● **Exercise objective**: Could every line of the data be printed exactly as it reads?

-.-.-

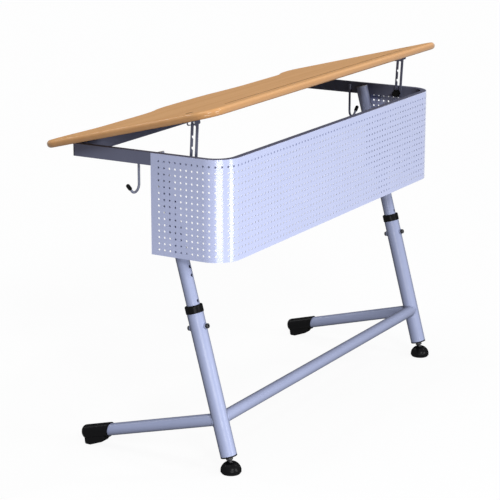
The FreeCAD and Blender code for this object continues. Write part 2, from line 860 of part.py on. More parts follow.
def bag_hook():
    body = new_body("bag_hook_right")
    end_x = "hook_bend_radius * (1 + sin(hook_rise_angle))"
    end_z = "hook_bend_height - hook_bend_radius * cos(hook_rise_angle)"
    path = outline(new_sketch(body, "XZ_Plane"), [
        ("0", "hook_top"),
        ("0", "hook_bend_height", "left", "radius", "hook_bend_radius"),
        (end_x, end_z),
        (f"{end_x} + hook_tip_run * cos(hook_rise_angle)",
         f"{end_z} + hook_tip_run * sin(hook_rise_angle)"),
    ], closed=False)
    profile = new_sketch(body, "XY_Plane", "hook_top")
    circle(profile, "0", "0", "hook_wire_diameter / 2")
    doc.recompute()
    wire = body.newObject("PartDesign::AdditivePipe", "bag_hook_wire")
    wire.Profile = profile
    wire.Spine = (path, ["Edge1", "Edge2", "Edge3"])
    path.Visibility = False
    profile.Visibility = False
    place(body, HOOK_X, "panel_front - hook_back")
    return node(body, body.Name)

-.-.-

● **Correct output**:
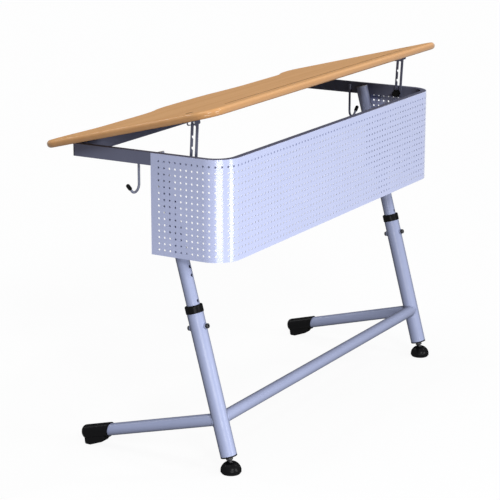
The FreeCAD and Blender code for this object continues. Write part 2, from line 860 of part.py on. More parts follow.
def bag_hook():
    body = new_body("bag_hook_right")
    end_x = "hook_bend_radius * (1 + sin(hook_rise_angle))"
    end_z = "hook_bend_height - hook_bend_radius * cos(hook_rise_angle)"
    path = outline(new_sketch(body, "XZ_Plane"), [
        ("0", "hook_top"),
        ("0", "hook_bend_height", "left", "radius", "hook_bend_radius"),
        (end_x, end_z),
        (f"{end_x} + hook_tip_run * cos(hook_rise_angle)",
         f"{end_z} + hook_tip_run * sin(hook_rise_angle)"),
    ], closed=False)
    profile = new_sketch(body, "XY_Plane", "hook_top")
    circle(profile, "0", "0", "hook_wire_diameter / 2")
    doc.recompute()
    wire = body.newObject("PartDesign::AdditivePipe", "bag_hook_wire")
    wire.Profile = profile
    wire.Spine = (path, ["Edge1", "Edge2", "Edge3"])
    path.Visibility = False
    profile.Visibility = False
    place(body, HOOK_X, "panel_front - hook_back")
    return node(body, body.Name)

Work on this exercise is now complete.